Second Assignment
Choose one of the options below and write an essay in response. Your essay should be at least three and a half pages in length
and should not exceed six pages. Use double-space lineation, a 12-point serif font, and one-inch margins on all sides. Your writing
is expected to be error-free and up to university standards.
For the first and third options, your essay is expected to have a thesis: a main point that the whole essay attempts to support or prove.
The essay component for the second option can be more of a research report. The second option requires, in addition to the
paper submission of the report, submission of one or more digital files. These can be emailed to the instructor or delivered in person.
A large portion of the grade will be an assessment of the written component of this assignment. The hands-on approach to text analysis
here is important and should be done well, but I will be mainly looking for intelligent reflections on what you have done with the more technical
aspects of the assignment and the problems with them and opportunities for further work.
The assignment is due on December 4th, but may be handed in up to and including January 15th without penalty. Consult the
course outline for further information about late assignments.
Note that one class meeting, on November 27th, has been set aside as an in-class workshop to help you with the work for this assignment.
Do come to class on that date if you would like one-on-one help with using any of the web sites listed here or help with XML, TEI, XSLT, bigrams, or
with anything else related to this assignment. You are welcome to come to class that day even if you have not begun the assignment: it might
be a good opportunity to begin the assignment.
Option 1
Choose one of the following files: Emma and On
the Origin of Species. Using the document you choose, explore some basic text analysis possibilities and results. You will probably want to
focus on one or more of: word count data, word collocation data, and word distribution data. You may want to include tables and/or images (of word
distributions) in your essay. What information about the text can you retrieve? What are the benefits and limitations of digital text analysis on
this document using your approach? Can you arrive at any conclusions regarding the text using your approach? You are free to use a variety of tools,
but I recommend using one or both of: HyperPo and Voyant.
Option 2
Prepare a TEI-XML edition of the poem “After Ten Years: He” as published here:
B., A. L. “After Ten Years: He.” The Cornhill Magazine 22 (December 1870): 714.

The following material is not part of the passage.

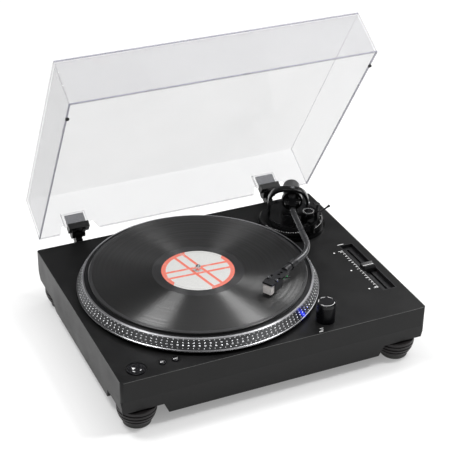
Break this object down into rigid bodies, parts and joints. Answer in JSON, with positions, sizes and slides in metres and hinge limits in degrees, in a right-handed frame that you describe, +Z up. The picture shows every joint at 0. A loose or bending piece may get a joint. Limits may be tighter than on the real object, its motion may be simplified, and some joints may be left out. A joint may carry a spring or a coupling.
{
  "type": "turntable record player",
  "caption": "Record player with a black plinth, ridged feet, round platter with a record, S-shaped tonearm and a clear hinged lid.",
  "frame": {"origin": "on the floor, under the centre of the plinth", "axes": "+X to the right, +Y to the back where the lid hinges are, +Z up"},
  "size_m": [0.44, 0.404, 0.4255],
  "materials": {
    "deck_black": "satin paint with a fine metallic flake",
    "base_black": "satin",
    "foot_plastic": "satin",
    "rubber_black": "matte",
    "machined_steel": "machined",
    "bronze": "plain",
    "board_green": "solder mask",
    "lamination": "plain",
    "winding": "enamelled wire",
    "board_black": "plain",
    "transformer_core": "varnished",
    "jack_metal": "plated",
    "gloss_black": "gloss",
    "satin_black": "satin",
    "lens_blue": "clear, lit",
    "platter_alloy": "machined",
    "magnet": "plain",
    "spindle_steel": "polished",
    "slipmat_felt": "felt",
    "vinyl": "gloss, grooved",
    "label_paper": "printed",
    "arm_alloy": "satin",
    "shell_alloy": "satin",
    "collar_alloy": "knurled",
    "stylus_plastic": "satin",
    "wire": "insulated",
    "weight_metal": "satin",
    "clear_lid": "clear plastic",
    "hinge_black": "satin"
  },
  "bodies": {
    "plinth": {"deck_shell": "deck_black", "base_shell": "base_black", "base_screws": "machined_steel", "foot_housings": "foot_plastic", "foot_pads": "rubber_black", "bearing_housing": "machined_steel", "bearing_sleeve": "bronze", "motor_board": "board_green", "stator_core": "lamination", "stator_coils": "winding", "main_board": "board_green", "board_parts": "board_black", "transformer": "transformer_core", "signal_jacks": "jack_metal", "ground_terminal": "jack_metal", "mains_inlet": "board_black", "pitch_bezel": "satin_black", "pitch_fader": "machined_steel", "button_switches": "board_black", "strobe_tower": "gloss_black", "strobe_lens": "lens_blue", "arm_flange": "satin_black", "hinge_brackets": "hinge_black"},
    "turning_platter": {"platter": "platter_alloy", "rotor_magnet": "magnet", "spindle": "spindle_steel", "slipmat": "slipmat_felt", "record": "vinyl", "record_label": "label_paper"},
    "start_stop": {"start_button": "gloss_black"},
    "speed_33": {"speed_33_button": "gloss_black"},
    "speed_45": {"speed_45_button": "gloss_black"},
    "power_cap": {"power_knob": "gloss_black"},
    "pitch_slider": {"pitch_cap": "satin_black"},
    "height_collar": {"height_ring": "satin_black"},
    "lock": {"lock_lever": "satin_black"},
    "arm_support": {"arm_base": "satin_black", "gimbal_yoke": "satin_black", "pivot_screws": "spindle_steel", "arm_rest": "satin_black"},
    "anti_skate": {"anti_skate_dial": "satin_black"},
    "cue": {"cue_lever": "satin_black"},
    "lift": {"lift_bar": "satin_black"},
    "clip": {"arm_clip": "satin_black"},
    "gimbal": {"gimbal_ring": "satin_black"},
    "tonearm": {"arm_block": "satin_black", "counterweight_shaft": "machined_steel", "arm_tube": "arm_alloy", "headshell": "shell_alloy", "finger_lift": "spindle_steel", "cartridge": "board_black", "stylus_holder": "stylus_plastic", "cartridge_screws": "spindle_steel", "cartridge_wires": "wire"},
    "weight": {"counterweight": "weight_metal"},
    "force": {"force_dial": "satin_black"},
    "collar": {"locking_collar": "collar_alloy"},
    "lid": {"lid_shell": "clear_lid", "lid_bumpers": "rubber_black", "hinge_arms": "hinge_black"}
  },
  "joints": [
    {"name": "platter_spin", "type": "hinge", "parent": "plinth", "child": "turning_platter", "pos_m": [-0.0422, -0.0015, 0.1], "axis": [0, 0, 1], "continuous": true},
    {"name": "start_stop_press", "type": "slide", "parent": "plinth", "child": "start_stop", "axis": [0, 0, -1], "range_m": [0, 0.0012], "stiffness_N_per_m": 700, "springref_m": -0.001},
    {"name": "speed_33_press", "type": "slide", "parent": "plinth", "child": "speed_33", "axis": [0, 0, -1], "range_m": [0, 0.0012], "stiffness_N_per_m": 500, "springref_m": -0.001},
    {"name": "speed_45_press", "type": "slide", "parent": "plinth", "child": "speed_45", "axis": [0, 0, -1], "range_m": [0, 0.0012], "stiffness_N_per_m": 500, "springref_m": -0.001},
    {"name": "power_turn", "type": "hinge", "parent": "plinth", "child": "power_cap", "pos_m": [0.08, -0.147, 0.1], "axis": [0, 0, 1], "range_deg": [0, 30]},
    {"name": "pitch_slide", "type": "slide", "parent": "plinth", "child": "pitch_slider", "axis": [0, 1, 0], "range_m": [-0.05, 0.05]},
    {"name": "height_adjust", "type": "slide", "parent": "plinth", "child": "arm_support", "axis": [0, 0, -1], "range_m": [-0.006, 0]},
    {"name": "height_ring_turn", "type": "hinge", "parent": "plinth", "child": "height_collar", "pos_m": [0.1504, 0.0957, 0.09], "axis": [0, 0, 1], "range_deg": [-360, 0]},
    {"name": "lock_turn", "type": "hinge", "parent": "plinth", "child": "lock", "pos_m": [0.16476, 0.14931, 0.09], "axis": [0, 0, -1], "range_deg": [0, 40]},
    {"name": "tonearm_swing", "type": "hinge", "parent": "arm_support", "child": "gimbal", "pos_m": [0.1504, 0.0957, 0.125], "axis": [0, 0, 1], "range_deg": [-18.5, 25]},
    {"name": "tonearm_lift", "type": "hinge", "parent": "gimbal", "child": "tonearm", "pos_m": [0.1504, 0.0957, 0.125], "axis": [-0.9063, 0.4226, 0], "range_deg": [0, 3]},
    {"name": "anti_skate_turn", "type": "hinge", "parent": "arm_support", "child": "anti_skate", "pos_m": [0.16448, 0.06921, 0.11], "axis": [0, 0, 1], "range_deg": [0, 270]},
    {"name": "cue_lever_turn", "type": "hinge", "parent": "arm_support", "child": "cue", "pos_m": [0.1803, 0.07476, 0.104], "axis": [0.1736, -0.9848, 0], "range_deg": [0, 50]},
    {"name": "lift_rise", "type": "slide", "parent": "arm_support", "child": "lift", "axis": [0, 0, 1], "range_m": [0, 0.00175]},
    {"name": "arm_clip_turn", "type": "hinge", "parent": "arm_support", "child": "clip", "pos_m": [0.16181, 0.03933, 0.1315], "axis": [-0.1908, 0.9816, 0], "range_deg": [-100, 0]},
    {"name": "counterweight_turn", "type": "hinge", "parent": "tonearm", "child": "weight", "pos_m": [0.16308, 0.12289, 0.125], "axis": [0.4226, 0.9063, 0], "range_deg": [-360, 360]},
    {"name": "force_dial_turn", "type": "hinge", "parent": "tonearm", "child": "force", "pos_m": [0.15674, 0.10929, 0.125], "axis": [0.4226, 0.9063, 0], "range_deg": [-180, 180]},
    {"name": "collar_turn", "type": "hinge", "parent": "tonearm", "child": "collar", "pos_m": [0.06989, -0.06586, 0.125], "axis": [-0.8616, -0.5075, 0], "range_deg": [0, 30]},
    {"name": "lid_hinge", "type": "hinge", "parent": "plinth", "child": "lid", "pos_m": [0, 0.1841, 0.09], "axis": [1, 0, 0], "range_deg": [-5, 58.4]}
  ],
  "couplings": [
    {"joint": "height_adjust", "follows": "height_ring_turn", "m_per_rad": 0.00095},
    {"joint": "lift_rise", "follows": "cue_lever_turn", "m_per_rad": 0.002005},
    {"joint": "tonearm_lift", "follows": "cue_lever_turn", "ratio": 0.06}
  ]
}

Note: use just the last part of the whole poem: the last three stanzas. This can be found on Google Books:
books.google.com/books?id=k2UJAAAAQAAJ
Your edition should be well-formed XML and valid TEI. You may use the empty TEI shell: TEI shell.
Your edition should include information for all required elements of TEI and should employ the <lg> and <l> tags exhaustively.
Your edition should also employ three or more instances of each of the following tags: <rhyme>, <w>, <seg>, and <interp> (each with
appropriate attributes). If you wish, you may employ more TEI tags and attributes. You may test your TEI-XML, if you wish, at the following web site:
TBE validation service. Your essay will be a discussion of your choices (in tagging and
any other decisions) and the advantages and limitations of transforming the poem into the edition you have produced. If you wish, you may also produce
one or two XSLT files that transform your XML for the purpose of display: include an explanation of these files in your report.
Option 3
Analyse the grapheme bigrams of two to four of the following texts: Emma,
Anne of Green Gables, Tom Sawyer,
and On the Origin of Species. Use the Bigraphemes
tool to assemble your data. Write an essay that characterises the data and attempts to come to some conclusions about the data. What information about
the texts can you retrieve? What are the benefits and limitations of graphemic bigram analysis on these documents using your approach? Can you arrive
at any conclusions regarding the texts using this approach?